[Object modeling scripts]
- - - - -

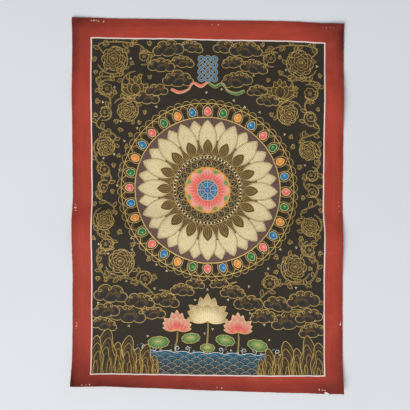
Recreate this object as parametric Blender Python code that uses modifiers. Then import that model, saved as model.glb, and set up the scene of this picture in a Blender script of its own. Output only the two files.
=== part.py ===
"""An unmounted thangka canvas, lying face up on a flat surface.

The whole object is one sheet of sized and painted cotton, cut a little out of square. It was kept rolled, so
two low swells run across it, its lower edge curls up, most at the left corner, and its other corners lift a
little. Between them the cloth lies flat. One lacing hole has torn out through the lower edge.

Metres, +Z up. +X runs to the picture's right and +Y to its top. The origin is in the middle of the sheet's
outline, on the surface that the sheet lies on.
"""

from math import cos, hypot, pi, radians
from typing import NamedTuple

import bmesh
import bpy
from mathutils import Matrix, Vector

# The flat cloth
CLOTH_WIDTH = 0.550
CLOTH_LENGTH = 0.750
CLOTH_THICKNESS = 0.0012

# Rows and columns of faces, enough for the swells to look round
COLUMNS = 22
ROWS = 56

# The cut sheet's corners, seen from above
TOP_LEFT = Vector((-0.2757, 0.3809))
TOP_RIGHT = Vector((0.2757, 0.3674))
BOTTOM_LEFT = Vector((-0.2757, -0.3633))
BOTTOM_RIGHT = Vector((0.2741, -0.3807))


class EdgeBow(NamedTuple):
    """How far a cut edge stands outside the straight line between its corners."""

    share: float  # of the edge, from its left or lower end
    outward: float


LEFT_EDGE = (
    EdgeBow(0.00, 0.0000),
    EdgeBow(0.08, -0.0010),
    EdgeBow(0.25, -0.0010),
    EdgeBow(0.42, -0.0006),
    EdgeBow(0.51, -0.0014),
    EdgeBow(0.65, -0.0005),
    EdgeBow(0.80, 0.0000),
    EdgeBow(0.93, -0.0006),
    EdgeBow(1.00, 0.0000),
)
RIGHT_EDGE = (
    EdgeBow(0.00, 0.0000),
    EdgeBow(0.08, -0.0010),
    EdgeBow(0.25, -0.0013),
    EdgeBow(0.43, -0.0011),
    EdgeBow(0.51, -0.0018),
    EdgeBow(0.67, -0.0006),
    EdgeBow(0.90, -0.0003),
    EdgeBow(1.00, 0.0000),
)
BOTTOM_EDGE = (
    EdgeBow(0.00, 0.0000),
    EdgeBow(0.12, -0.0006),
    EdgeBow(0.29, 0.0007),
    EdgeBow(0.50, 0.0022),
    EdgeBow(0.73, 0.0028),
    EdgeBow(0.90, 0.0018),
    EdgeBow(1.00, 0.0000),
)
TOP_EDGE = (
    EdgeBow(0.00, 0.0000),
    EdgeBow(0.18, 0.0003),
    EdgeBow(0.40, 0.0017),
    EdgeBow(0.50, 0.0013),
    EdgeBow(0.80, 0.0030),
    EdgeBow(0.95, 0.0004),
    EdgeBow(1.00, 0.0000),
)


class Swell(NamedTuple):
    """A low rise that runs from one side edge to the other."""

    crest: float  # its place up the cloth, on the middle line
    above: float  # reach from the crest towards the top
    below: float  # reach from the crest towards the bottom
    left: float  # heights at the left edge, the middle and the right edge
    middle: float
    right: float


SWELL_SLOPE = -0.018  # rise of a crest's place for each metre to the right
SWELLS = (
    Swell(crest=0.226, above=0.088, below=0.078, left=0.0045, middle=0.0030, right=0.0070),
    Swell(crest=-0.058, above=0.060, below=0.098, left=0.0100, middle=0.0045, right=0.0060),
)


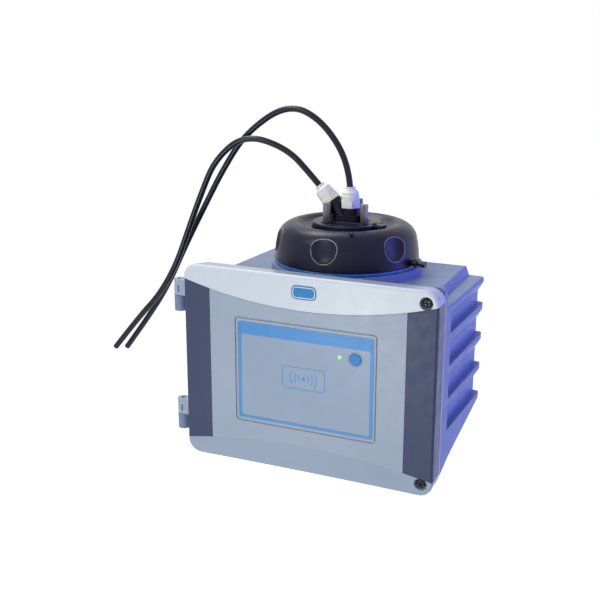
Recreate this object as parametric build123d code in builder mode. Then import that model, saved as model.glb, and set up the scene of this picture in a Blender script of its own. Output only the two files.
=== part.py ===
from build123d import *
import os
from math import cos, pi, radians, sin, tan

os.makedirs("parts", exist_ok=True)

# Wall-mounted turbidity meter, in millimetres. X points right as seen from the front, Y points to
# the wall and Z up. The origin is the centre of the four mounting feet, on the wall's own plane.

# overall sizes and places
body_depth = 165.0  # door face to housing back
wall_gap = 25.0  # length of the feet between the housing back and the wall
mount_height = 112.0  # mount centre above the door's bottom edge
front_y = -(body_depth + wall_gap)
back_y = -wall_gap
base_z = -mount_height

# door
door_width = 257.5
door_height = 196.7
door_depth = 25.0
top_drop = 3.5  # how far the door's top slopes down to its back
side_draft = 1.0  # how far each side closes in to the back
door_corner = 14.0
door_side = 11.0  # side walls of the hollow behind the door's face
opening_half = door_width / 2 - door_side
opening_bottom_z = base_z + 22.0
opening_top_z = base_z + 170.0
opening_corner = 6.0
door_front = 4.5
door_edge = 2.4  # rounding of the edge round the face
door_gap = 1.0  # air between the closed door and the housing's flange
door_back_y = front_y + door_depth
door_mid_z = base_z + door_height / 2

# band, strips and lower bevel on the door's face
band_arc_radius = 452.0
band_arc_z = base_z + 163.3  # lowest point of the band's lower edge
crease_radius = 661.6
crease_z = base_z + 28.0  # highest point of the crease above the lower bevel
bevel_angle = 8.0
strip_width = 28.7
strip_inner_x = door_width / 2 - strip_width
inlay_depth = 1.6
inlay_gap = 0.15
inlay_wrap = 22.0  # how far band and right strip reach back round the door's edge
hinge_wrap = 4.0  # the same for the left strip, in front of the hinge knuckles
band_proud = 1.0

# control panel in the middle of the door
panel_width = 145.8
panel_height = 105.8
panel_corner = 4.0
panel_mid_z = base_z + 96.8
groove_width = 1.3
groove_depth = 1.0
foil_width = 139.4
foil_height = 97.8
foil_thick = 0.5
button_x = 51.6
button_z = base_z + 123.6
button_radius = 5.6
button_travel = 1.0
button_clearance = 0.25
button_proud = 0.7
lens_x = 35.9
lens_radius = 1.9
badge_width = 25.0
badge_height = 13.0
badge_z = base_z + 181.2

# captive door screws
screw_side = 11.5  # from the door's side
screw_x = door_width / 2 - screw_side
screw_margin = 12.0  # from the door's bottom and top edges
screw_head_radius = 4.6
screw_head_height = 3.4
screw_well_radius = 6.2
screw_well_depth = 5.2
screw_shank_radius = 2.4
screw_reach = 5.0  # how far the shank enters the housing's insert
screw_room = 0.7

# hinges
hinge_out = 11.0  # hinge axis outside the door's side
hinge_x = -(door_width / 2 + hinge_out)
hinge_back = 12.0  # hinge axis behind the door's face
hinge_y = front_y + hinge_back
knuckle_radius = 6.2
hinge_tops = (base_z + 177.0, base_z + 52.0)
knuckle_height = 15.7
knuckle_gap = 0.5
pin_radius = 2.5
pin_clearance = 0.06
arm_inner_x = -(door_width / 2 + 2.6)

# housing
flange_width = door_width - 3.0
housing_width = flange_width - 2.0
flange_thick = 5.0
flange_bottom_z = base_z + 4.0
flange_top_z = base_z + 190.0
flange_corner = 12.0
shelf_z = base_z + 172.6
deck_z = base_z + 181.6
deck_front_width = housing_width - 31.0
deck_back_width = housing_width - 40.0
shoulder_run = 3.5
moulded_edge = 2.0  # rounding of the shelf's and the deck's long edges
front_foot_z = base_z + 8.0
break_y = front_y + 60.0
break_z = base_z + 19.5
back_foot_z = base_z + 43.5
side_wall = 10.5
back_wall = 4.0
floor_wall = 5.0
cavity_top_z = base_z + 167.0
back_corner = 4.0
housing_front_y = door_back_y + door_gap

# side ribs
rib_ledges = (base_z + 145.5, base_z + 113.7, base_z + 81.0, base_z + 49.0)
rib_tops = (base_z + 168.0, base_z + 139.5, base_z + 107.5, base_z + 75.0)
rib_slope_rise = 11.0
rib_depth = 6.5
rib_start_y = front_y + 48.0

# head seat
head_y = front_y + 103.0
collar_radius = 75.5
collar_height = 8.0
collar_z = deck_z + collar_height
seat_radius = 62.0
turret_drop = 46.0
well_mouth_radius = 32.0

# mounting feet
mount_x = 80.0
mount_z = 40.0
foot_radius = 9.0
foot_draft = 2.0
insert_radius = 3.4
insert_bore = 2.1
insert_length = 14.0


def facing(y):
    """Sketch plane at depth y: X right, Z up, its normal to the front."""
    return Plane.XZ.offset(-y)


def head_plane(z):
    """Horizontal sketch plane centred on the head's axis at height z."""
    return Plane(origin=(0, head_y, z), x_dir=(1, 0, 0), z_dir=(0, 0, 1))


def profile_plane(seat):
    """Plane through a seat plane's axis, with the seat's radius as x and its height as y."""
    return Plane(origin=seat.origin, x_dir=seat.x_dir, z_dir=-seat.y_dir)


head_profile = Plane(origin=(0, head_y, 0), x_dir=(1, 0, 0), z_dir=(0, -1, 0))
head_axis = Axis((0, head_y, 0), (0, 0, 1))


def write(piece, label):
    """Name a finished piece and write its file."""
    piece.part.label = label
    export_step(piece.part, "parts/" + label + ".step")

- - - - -

▶ Task to complete: Beginning at the first line above, repeat exactly until the line containing "outward: float", which is included.

▶ Result for this task:
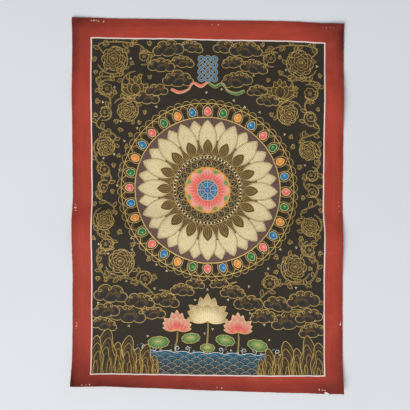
Recreate this object as parametric Blender Python code that uses modifiers. Then import that model, saved as model.glb, and set up the scene of this picture in a Blender script of its own. Output only the two files.
=== part.py ===
"""An unmounted thangka canvas, lying face up on a flat surface.

The whole object is one sheet of sized and painted cotton, cut a little out of square. It was kept rolled, so
two low swells run across it, its lower edge curls up, most at the left corner, and its other corners lift a
little. Between them the cloth lies flat. One lacing hole has torn out through the lower edge.

Metres, +Z up. +X runs to the picture's right and +Y to its top. The origin is in the middle of the sheet's
outline, on the surface that the sheet lies on.
"""

from math import cos, hypot, pi, radians
from typing import NamedTuple

import bmesh
import bpy
from mathutils import Matrix, Vector

# The flat cloth
CLOTH_WIDTH = 0.550
CLOTH_LENGTH = 0.750
CLOTH_THICKNESS = 0.0012

# Rows and columns of faces, enough for the swells to look round
COLUMNS = 22
ROWS = 56

# The cut sheet's corners, seen from above
TOP_LEFT = Vector((-0.2757, 0.3809))
TOP_RIGHT = Vector((0.2757, 0.3674))
BOTTOM_LEFT = Vector((-0.2757, -0.3633))
BOTTOM_RIGHT = Vector((0.2741, -0.3807))


class EdgeBow(NamedTuple):
    """How far a cut edge stands outside the straight line between its corners."""

    share: float  # of the edge, from its left or lower end
    outward: float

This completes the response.